José Carlos Mota *
Foi com alguma preocupação que li esta notícia do Jornal de Notícias ("Câmara de Aveiro planeia hotel na antiga lota") sobre a pretensão de ocupação dos terrenos públicos da antiga Lota.
Escrevi, há uns meses, que não há muitas cidades no mundo que disponham de um parque natural a dois passos do seu centro. Na verdade, não é bem um parque natural porque parte dele foi construído pelo homem, num equilíbrio raro e delicado com a natureza. Uma das obras arte produzidas são as marinhas de sal, um dos engenhos mais belos do mundo, merecedor de distinção equivalente.
Hoje em dia, nem todas as marinhas produzem sal, algumas estão adaptadas a novas funções.
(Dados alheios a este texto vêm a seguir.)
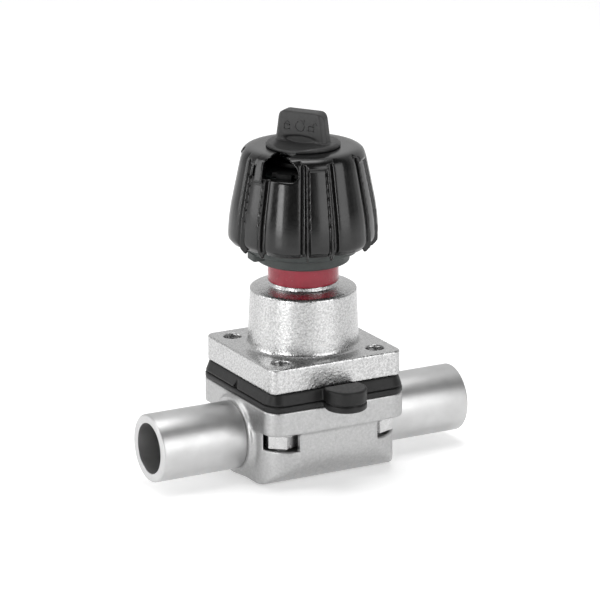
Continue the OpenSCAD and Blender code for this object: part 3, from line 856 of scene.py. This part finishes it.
def handwheel_field(x, y, z):
    r = np.hypot(x, y)
    widest = r + grip_depth(x, y, z) * ramp(r, 15, 17)
    solid = outline(widest, z + bead_drop(x, y, z), WHEEL_OUTSIDE) - 0.02
    solid = np.maximum(solid, -wheel_room(x, y, z, r))
    screw_holes = np.maximum(screws(x, y) - SCREW_HOLE_R, z - HUB_TOP - SCREW_HOLE_DEEP)
    solid = cut_openings(np.maximum(solid, -screw_holes), x, y, z)
    return np.maximum(solid, KEY_BORE_R - r)


def make_handwheel():
    radii, heights = (KEY_BORE_R, WHEEL_R), (WHEEL_LOW - 1.9, WHEEL_TOP)
    piece = turned_piece("handwheel_shell", handwheel_field, PANEL_TURN, radii, heights, 432, 0.5)
    place(piece, "handwheel_unit", "black_plastic", "handwheel")


def make_collar():
    """A stepped ring with a small lug."""
    low, tier, rim = COLLAR_LOW, WHEEL_LOW - 3.5, WHEEL_LOW + 0.1
    bore = NECK_R + 0.35
    profile = soften([
        (bore, low), (12.7, low), (14.4, low + 0.7), (14.4, tier), (17.0, tier), (17.6, tier + 0.7),
        (17.6, rim), (19.65, rim), (19.65, COLLAR_TOP), (bore, COLLAR_TOP)], 0.35)
    lug = lug_shape(LOCK - 45, tier - 1.8, tier + 0.8)
    piece = make_piece("collar_ring", *join([lathe(profile, 192), lug]), sharp=38)
    place(piece, "handwheel_unit", "grey_plastic", "handwheel_collar")


def lug_shape(turn, low, high):
    """A small block with rounded corners on the collar's outside."""
    middle, half_out, half_side, bevel = 15.7, 2.1, 2.6, 0.3
    inner, outer = middle - half_out, middle + half_out
    flat = soften([(inner, -half_side), (outer, -half_side), (outer, half_side), (inner, half_side)], 0.8, 5)
    c, s = direction(turn)
    rings = []
    for z, grow in ((low, -bevel), (low + bevel, 0), (high - bevel, 0), (high, -bevel)):
        for u, v in flat:
            out = middle + (u - middle) * (1 + grow / half_out)
            side = v * (1 + grow / half_side)
            rings.append((out * c - side * s, out * s + side * c, z))
    n = len(flat)
    faces = [(a * n + k, a * n + (k + 1) % n, (a + 1) * n + (k + 1) % n, (a + 1) * n + k)
             for a in range(3) for k in range(n)]
    faces.append(tuple(range(n - 1, -1, -1)))
    faces.append(tuple(range(3 * n, 4 * n)))
    return np.array(rings), faces


# ---------------------------------------------------------------- lock key

PLATE_Z = WHEEL_TOP + 0.1
PLATE_TOP = PLATE_Z + 1.4
PLATE_R = 11.5
KEY_TOP = KEY_HIGH[2]
TAB_FOOT = 8.8                                  # half width of the tab at its foot
TAB_HEAD = 7.5                                  # and at its top
TAB_HALF = 2.5                                  # half its thickness
TAB_ROUND = 2.4
TAB_TURN = LOCK - 5                             # direction that the tab's face looks in
SCOOP = (6.6, 7.4, 1.75)                        # half sizes of the hollow beside the tab
SCOOP_OUT = 7.0
SCOOP_STOP = 1.9                                # keeps the hollow off the key's screw
BARREL_R = 6.0
SEAL_GROOVE = (5.58, 0.48)                      # radius of the seal's groove, and its own radius
TANG_HALF = 3
SCREW_R = 1.5
SCREW_DEEP = 5.6


def key_tab(out, side, z):
    """The grip tab, which narrows upwards."""
    half = np.interp(z, (PLATE_TOP, KEY_TOP), (TAB_FOOT, TAB_HEAD))
    middle, tall = (KEY_TOP + PLATE_Z) / 2, (KEY_TOP - PLATE_Z) / 2
    face = rectangle(side * TAB_HEAD / half, z - middle, TAB_HEAD, tall, TAB_ROUND)
    thick = np.abs(out) - TAB_HALF
    chamfer = (np.abs(side) - half + np.abs(out) - TAB_HALF + 1.1) * math.sqrt(0.5)
    tab = smooth_max(smooth_max(face, thick, 0.8), chamfer, 0.3)
    return np.maximum(tab, PLATE_Z + 0.3 - z)


def scoop(out, side, z):
    """The shallow hollow in the plate in front of the tab."""
    depth = SCOOP[2]
    p, q, w = (out - SCOOP_OUT) / SCOOP[0], side / SCOOP[1], (z - PLATE_TOP - 0.75) / depth
    return np.maximum((np.sqrt(p * p + q * q + w * w) - 1) * depth, SCOOP_STOP - out)


def key_field(x, y, z):
    r = np.hypot(x, y)
    out, side = turned(x, y, TAB_TURN)
    barrel = slab(r - BARREL_R, z, CAM_TOP, PLATE_TOP, 0.1)
    plate = outline(r, z, [(0, PLATE_Z), (PLATE_R, PLATE_Z), (PLATE_R, PLATE_Z + 0.8),
                           (PLATE_R - 0.6, PLATE_TOP - 0.1), (9.8, PLATE_TOP), (0, PLATE_TOP)])
    solid = smooth_min(np.minimum(barrel, plate), key_tab(out, side, z), 0.7)
    for way in (1, -1):
        solid = smooth_max(solid, -scoop(out * way, side, z), 0.35)
    seal_r, groove_r = SEAL_GROOVE
    solid = np.maximum(solid, -(np.hypot(r - seal_r, z - WHEEL_TOP + 1) - groove_r))
    across = [np.abs(v) - TANG_HALF for v in turned(x, y, LOCK)]
    tang = np.maximum(np.maximum(*across), np.abs(z - CAM_TOP) - 1.3)
    return np.maximum(np.minimum(solid, tang), -np.maximum(r - SCREW_R, z - CAM_TOP - SCREW_DEEP))


def make_key():
    piece = shape_piece("key_moulding", key_field, KEY_LOW, KEY_HIGH, 0.24)
    place(piece, "key_unit", "key_plastic", "lock_key")


MARK_Z = KEY_TOP - 4.5
MARK_R = 0.2                                    # half width of a sign's strokes
LOCK_MARK_AT = -4.3                             # places of the two padlocks along the tab
OPEN_MARK_AT = 3.9


def arc_points(cu, cv, r, start, end, steps=14):
    angles = np.radians(np.linspace(start, end, steps))
    return [(cu + r * math.cos(a), cv + r * math.sin(a)) for a in angles]


def padlock(cu, cv, lift):
    """Strokes of a plain padlock sign; lift opens its shackle."""
    half, low, high = 0.95, cv - 1.2, cv + 0.2
    case = [(cu - half, low), (cu + half, low), (cu + half, high), (cu - half, high)]
    shackle = arc_points(cu + lift * 1.3, cv + 0.55 + lift * 0.2, 0.62, -8 * lift, 180 + 20 * lift)
    return [(case, True), (shackle, False)]


def make_key_marks():
    """Plain signs on both faces of the tab: locked, turn, unlocked."""
    strokes = padlock(LOCK_MARK_AT, MARK_Z, 0) + padlock(OPEN_MARK_AT, MARK_Z, 1)
    strokes.append((arc_points(0, MARK_Z, 1.5, 110, 400, 22), False))
    strokes.append(([(0.3, MARK_Z + 1.9), (1.25, MARK_Z + 1.05), (1.7, MARK_Z + 2.0)], False))
    parts = []
    for way in (0, 180):
        c, s = direction(TAB_TURN + way)
        for flat, closed in strokes:
            path = [(TAB_HALF * c - u * s, TAB_HALF * s + u * c, v) for u, v in flat]
            parts.append(tube(path, MARK_R, closed))
    piece = make_piece("key_marks", *join(parts))
    place(piece, "key_unit", "key_plastic")


# ---------------------------------------------------------------- CAD nodes that keep their shape

def paint_cad_nodes():
    """Paints each CAD node that is shown and breaks its sharp edges."""
    slots = {row["node"]: row["material_slot"] for row in frame["record"]["subparts"]}
    for name, node in frame["nodes"].items():
        if node.hide_render:
            continue
        node.data.materials.clear()
        node.data.materials.append(FINISHES[slots[name]])
        weld = node.modifiers.new("weld", "WELD")
        weld.merge_threshold = 0.01 * MM
        edge = node.modifiers.new("edge", "BEVEL")
        edge.width = 0.12 * MM
        edge.segments = 2
        edge.limit_method = "ANGLE"
        edge.angle_limit = math.radians(35)


# ---------------------------------------------------------------- stage, light and camera

CAMERA_TURN = -118.63                           # direction of the camera about +Z from +X
CAMERA_LIFT = 16.19                             # degrees that it looks down
CAMERA_AWAY = 1.156
CAMERA_AIM_Z = 0.063
LENS = 223.8
LENS_SHIFT = (-0.0053, -0.0523)
FLOOR_HALF = 4000
FLOOR_Z = -0.05
LAMP_AWAY = 0.85                                # from the spindle's axis to each upright softbox
# Name, degrees round from the camera, width, height and power of the upright softboxes
SOFTBOXES = (
    ("left_softbox", -84, 0.40, 0.80, 3.2), ("near_softbox", -38, 0.24, 0.34, 1.9),
    ("right_softbox", 46, 0.66, 0.60, 3.1))


def make_floor():
    sides = ((-1, -1), (1, -1), (1, 1), (-1, 1))
    floor = make_piece("floor", [(x * FLOOR_HALF, y * FLOOR_HALF, FLOOR_Z) for x, y in sides], [(0, 1, 2, 3)])
    floor.data.materials.append(make_floor_paint())


def aim(thing, target):
    thing.rotation_euler = (target - thing.location).to_track_quat("-Z", "Y").to_euler()


def softbox(name, place_at, target, width, height, power):
    light = bpy.data.lights.new(name, "AREA")
    light.shape = "RECTANGLE"
    light.size = width
    light.size_y = height
    light.energy = power
    lamp = bpy.data.objects.new(name, light)
    lamp.location = place_at
    scene.collection.objects.link(lamp)
    aim(lamp, Vector(target))


def facing(tree, axis, start, end, low, high):
    """A value that rises from low to high as a direction turns towards an axis."""
    way = tree.nodes.new("ShaderNodeTexCoord").outputs["Generated"]
    dot = tree.nodes.new("ShaderNodeVectorMath")
    dot.operation = "DOT_PRODUCT"
    dot.inputs[1].default_value = axis
    tree.links.new(way, dot.inputs[0])
    spread = tree.nodes.new("ShaderNodeMapRange")
    spread.interpolation_type = "SMOOTHSTEP"
    for socket, value in (("From Min", start), ("From Max", end), ("To Min", low), ("To Max", high)):
        spread.inputs[socket].default_value = value
    tree.links.new(dot.outputs["Value"], spread.inputs["Value"])
    return spread.outputs["Result"]


def make_world():
    """Dark in front, light grey behind the object and bright overhead, all in fixed directions."""
    world = bpy.data.worlds.new("studio")
    world.use_nodes = True
    tree = world.node_tree
    behind = (*direction(CAMERA_TURN + 180), 0)
    brighter = tree.nodes.new("ShaderNodeMath")
    brighter.operation = "MAXIMUM"
    tree.links.new(facing(tree, behind, -0.2, 0.8, 0.08, 0.80), brighter.inputs[0])
    tree.links.new(facing(tree, (0, 0, 1), 0.86, 0.96, 0.0, 0.9), brighter.inputs[1])
    tree.links.new(brighter.outputs["Value"], tree.nodes["Background"].inputs["Color"])
    scene.world = world


def make_lights():
    """Three upright softboxes around the object and one overhead."""
    for name, turn, width, height, power in SOFTBOXES:
        x, y = direction(CAMERA_TURN + turn)
        stand = (LAMP_AWAY * x, LAMP_AWAY * y, height / 2 + 0.02)
        softbox(name, stand, (0, 0, 0.10), width, height, power)
    softbox("top_softbox", (0.05, 0.10, 1.1), (0, 0, 0.05), 0.6, 0.6, 4.0)


def make_camera():
    view = bpy.data.cameras.new("camera")
    view.lens = LENS
    view.sensor_width = 36
    view.shift_x, view.shift_y = LENS_SHIFT
    view.clip_end = 20
    camera = bpy.data.objects.new("camera", view)
    target = Vector((0, 0, CAMERA_AIM_Z))
    x, y = direction(CAMERA_TURN)
    level, up = direction(CAMERA_LIFT)
    camera.location = target + Vector((x * level, y * level, up)) * CAMERA_AWAY
    scene.collection.objects.link(camera)
    aim(camera, target)
    scene.camera = camera


def main():
    make_camera()
    make_floor()
    make_lights()
    make_world()
    make_body()
    make_spigot("inlet_spigot", -1)
    make_spigot("outlet_spigot", 1)
    make_diaphragm()
    make_web()
    make_bonnet()
    make_position_ring()
    make_handwheel()
    make_collar()
    make_key()
    make_key_marks()
    paint_cad_nodes()
    scene.view_settings.view_transform = "Standard"


main()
Assim de memória existem uma praia urbana e casas lacustres para turismo (Marinha da Noeirinha), spa’s salinos (Cale Do Oiro - Salinário), produção de ostras (Ostraveiro - Aquacultura e Turismo), piscicultura, produção de salicórnia e percursos de natureza (Ilha dos Puxadoiros).
As margens destas marinhas acolhem equipamentos importantes como o Centro Municipal de Interpretação Ambiental e vários centros náuticos e de canoagem, assim como os Passadiços da Ria, que trazem públicos importantes e diversificados a esta área.
Temos, infelizmente, vários edifícios devolutos (antiga lota, antigo TIR TIF) e muitos terrenos de terra batida que transmitem uma imagem desqualificada não compatível com a beleza natural da envolvente.
Quase sem darmos conta, foi-se desenvolvendo uma espécie de “cidade lacustre” um pouco desorganizada, em algumas zonas de acesso excessivamente motorizado, mas com enorme potencial.
Face às notícias da eventual transferência dos terrenos da antiga Lota para o município, talvez esteja na altura começar a planear coletivamente este território e a integrá-lo de forma plena como um parque natural e urbano único de Aveiro, com tamanho equivalente a cinco vezes a dimensão da cidade. O Parque das Marinhas podia transformar-se num desígnio comum, num objetivo que nos una e mobilize pelo futuro de Aveiro mas não deve ser projetado de forma avulsa de acordo com alguns interesses particulares.
As marinhas são um património público de todos! O seu futuro deve ser pensado coletivamente.